210 gsm paper, fake fur, cotton, wheatpaste, cotton thread, and vellum

[silence] - le son de l’hiver is a book revolving around the theme of winter, but especially the silence that this season offers. The snow carpet that covers the environment attenuates sounds and acts as a generalized acoustic panel. This soothing silence struck me when I left for the north towards Abitibi and stopped at my grandparents' cottage, at the Baskatong Reservoir. Before the immensity of sleeping nature, the idea for this book came to me.

[silence] - le son de l’hiver

Canadensis, 2025

Matthew Mancini (He, him), Zo Kopyna (they, them), Panos Michalakopoulos (he, him), and Laurel Tillier (she, her)

Cotton and wood

Canadensis explores the impact of beavers on Canadian ecosystems and cultural iconography. Inspired by the coureur de bois and mid-century military dam-building projects, Canadensis uses colonial aesthetics to reinterpret colonial narratives. This three-piece project comprises a bag emblematic of French-Canadian fur traders; an eco-dye swatchbook to trade knowledge rather than engage in extractive practices; and a military-inspired jacket that subverts the complex environmental impact with symbols of the original dam builder, whose impact co-creates rather than disrupts.

Canadensis

The Olympic Seat Fragment , 2026

Daphne Siracusa and ANK, (She, her)

Teflon-coated fibreglass tarp, aluminum pipes, galvanized steel elbows, galvanized steel straight tees, and buttons

The structure is made of recycled aluminum pipes connected by galvanized steel fittings. The fabric, sourced from the roofing structure of Montreal's Olympic Stadium, is a teflon-coated fibreglass membrane lined with muslin cotton. The chair translates the stadium’s structural language into a smaller scale by combining an exposed rigid frame with a tensioned membrane. Like the stadium, it contrasts a solid, industrial structure with a stretched membrane surface. This seat holds a fragment of the Olympic Stadium’s roof in tension, continuing its structural role.

The Olympic Seat Fragment

Intra, 2026

Claire Lamarre-Niemi, (She, her)

Aluminium square tubing, steel threaded rods, rubber bands, and various hardware (wire rope clips, thumbscrews, bolts)

The act of collecting comes from a desire to acquire, organize, archive, and commemorate, yet art publications often become forgotten once closed. Intra is a modular wall display that highlights their content rather than only the spine, making them more visible and integrated into daily life. The display can be customized to one's collection. Publications are held open with rubber bands and mounted through detachable U-bolts for easy installation. By reimagining the magazine rack, Intra extends the life, value, and use of art publications.

Intra

Untitled, 2025

Emet Marrale, (He, him)

Mixed media, digital photography, collage, video art, digital painting, and graphite

Photo collages made into videos, each exploring real-life themes.
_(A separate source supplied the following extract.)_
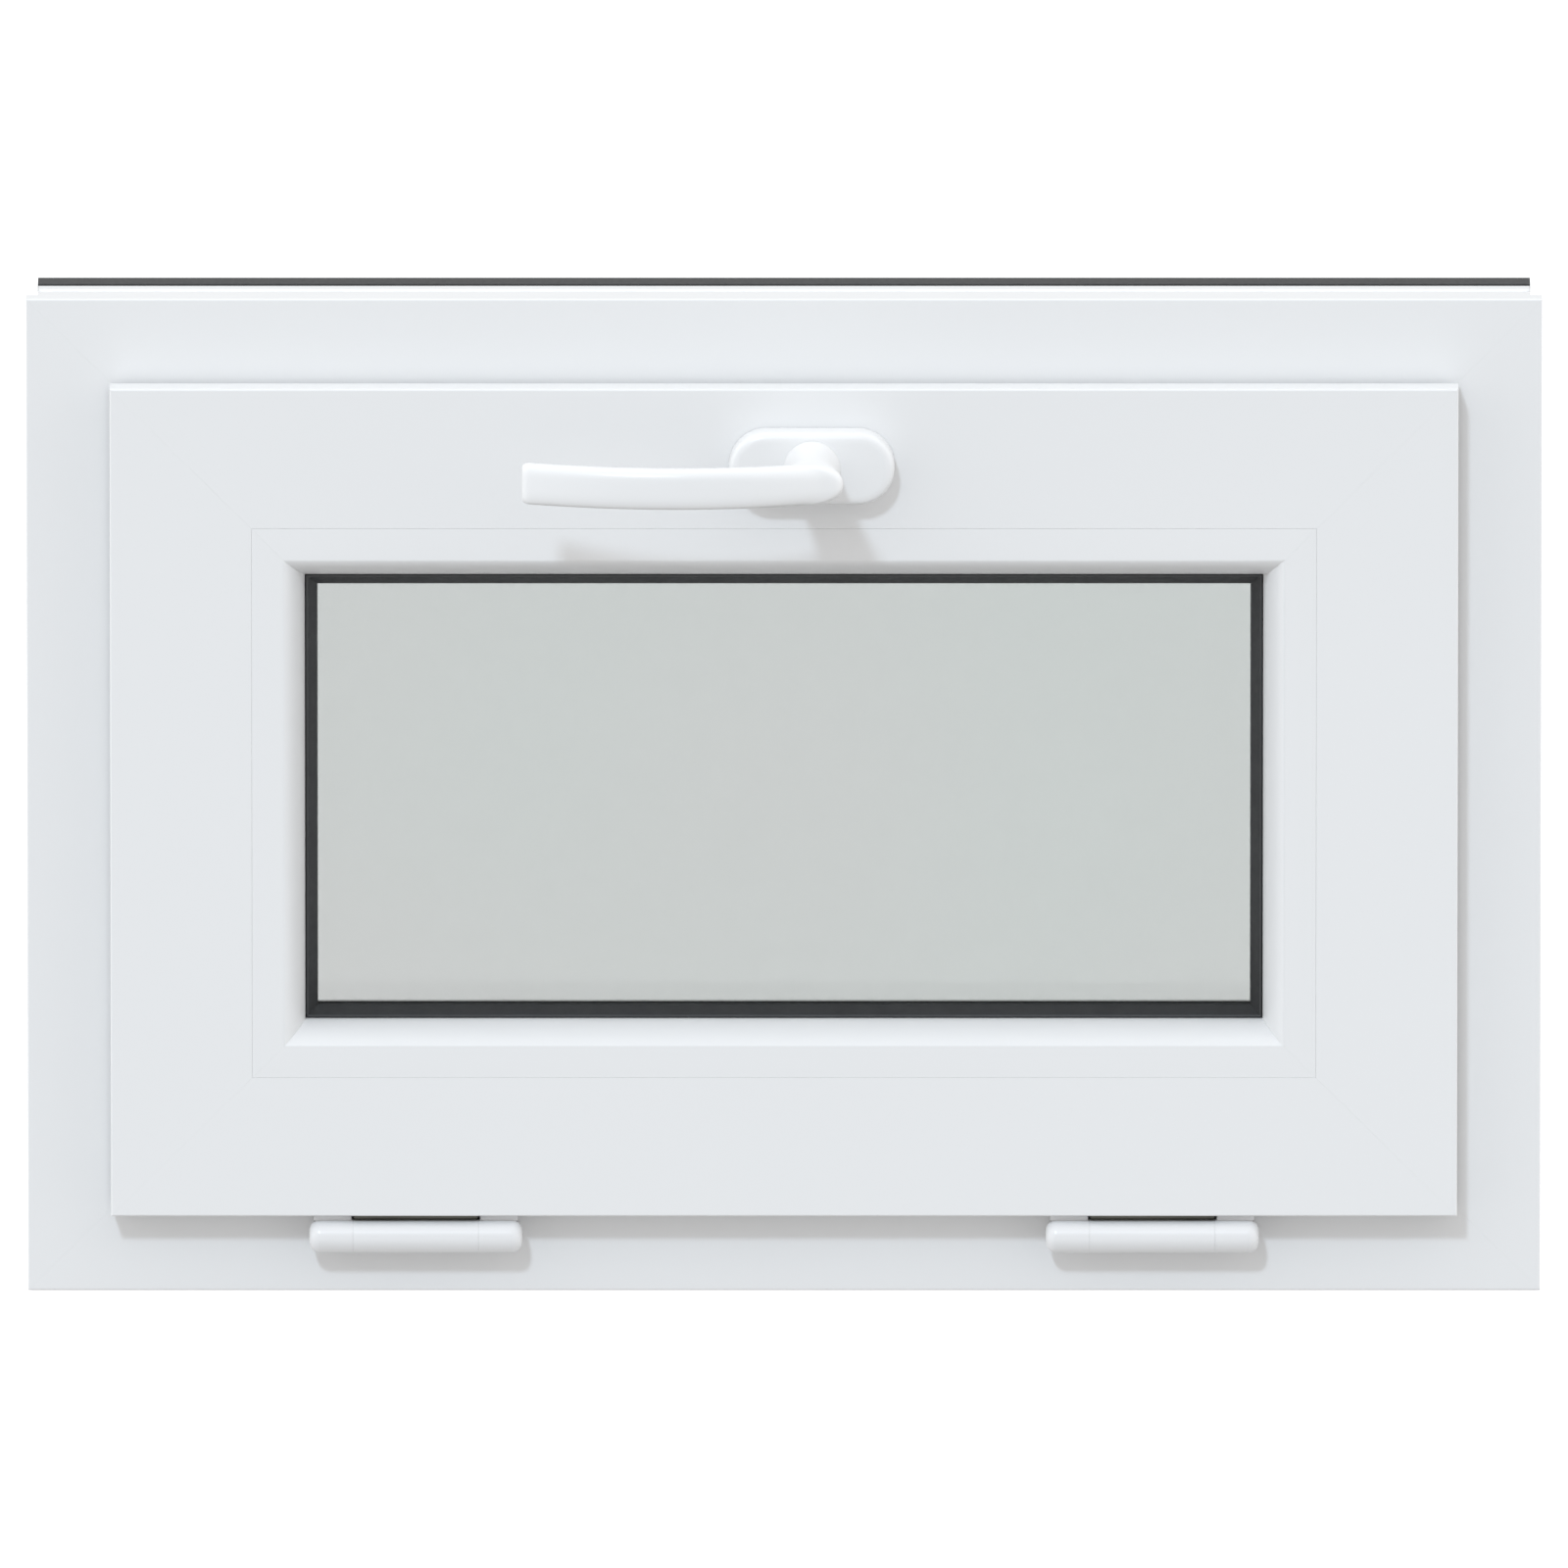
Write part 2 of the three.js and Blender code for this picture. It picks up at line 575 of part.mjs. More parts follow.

These three videos try at: ideas of ideas, meaninglessness, doubt, giving up, distance, care, distance in closeness, self value, circumstance, and victimhood.

Untitled

Eau-Cycle, 2026

Alyssa Durdey (she, her) and Nicholas Leduc (he, him)

Teflon-coated fibreglass tarp and aluminium

Eau-Cycle repurposes the retired roofing from Montreal’s Olympic Stadium into modular planters supported by stackable aluminum frames. The folded roofing material becomes a durable, weather-resistant pot that can form a single planter or a multi-level vertical garden for compact urban spaces. A gravity-fed drainage system passes excess water downward, with the final frame storing runoff or rainwater for reuse. This design system reduces water waste, supports urban gardening, and gives historic material a new life-nurturing purpose.

Eau-Cycle

Tension Tent Series, 2026

Caome Aggus (she, her), Oliver Sutherland (he, him) and Findlay Starritt (he,him)

Teflon-coated fibreglass tarp, PLA 3D-printed joinery, and stainless steel 1/4 inch pipes

Ambient lighting made of steel rods joined with PLA brackets and covered by simple geometric shades. The shade material is a unique technical fabric made of teflon-coated fibreglass, originally used in the roofing structure of Montreal's Olympic Stadium. These lamps make use of the inherent tensile strength and opalescence of the fabric while taking cues from the geometry and finishings of camping tents.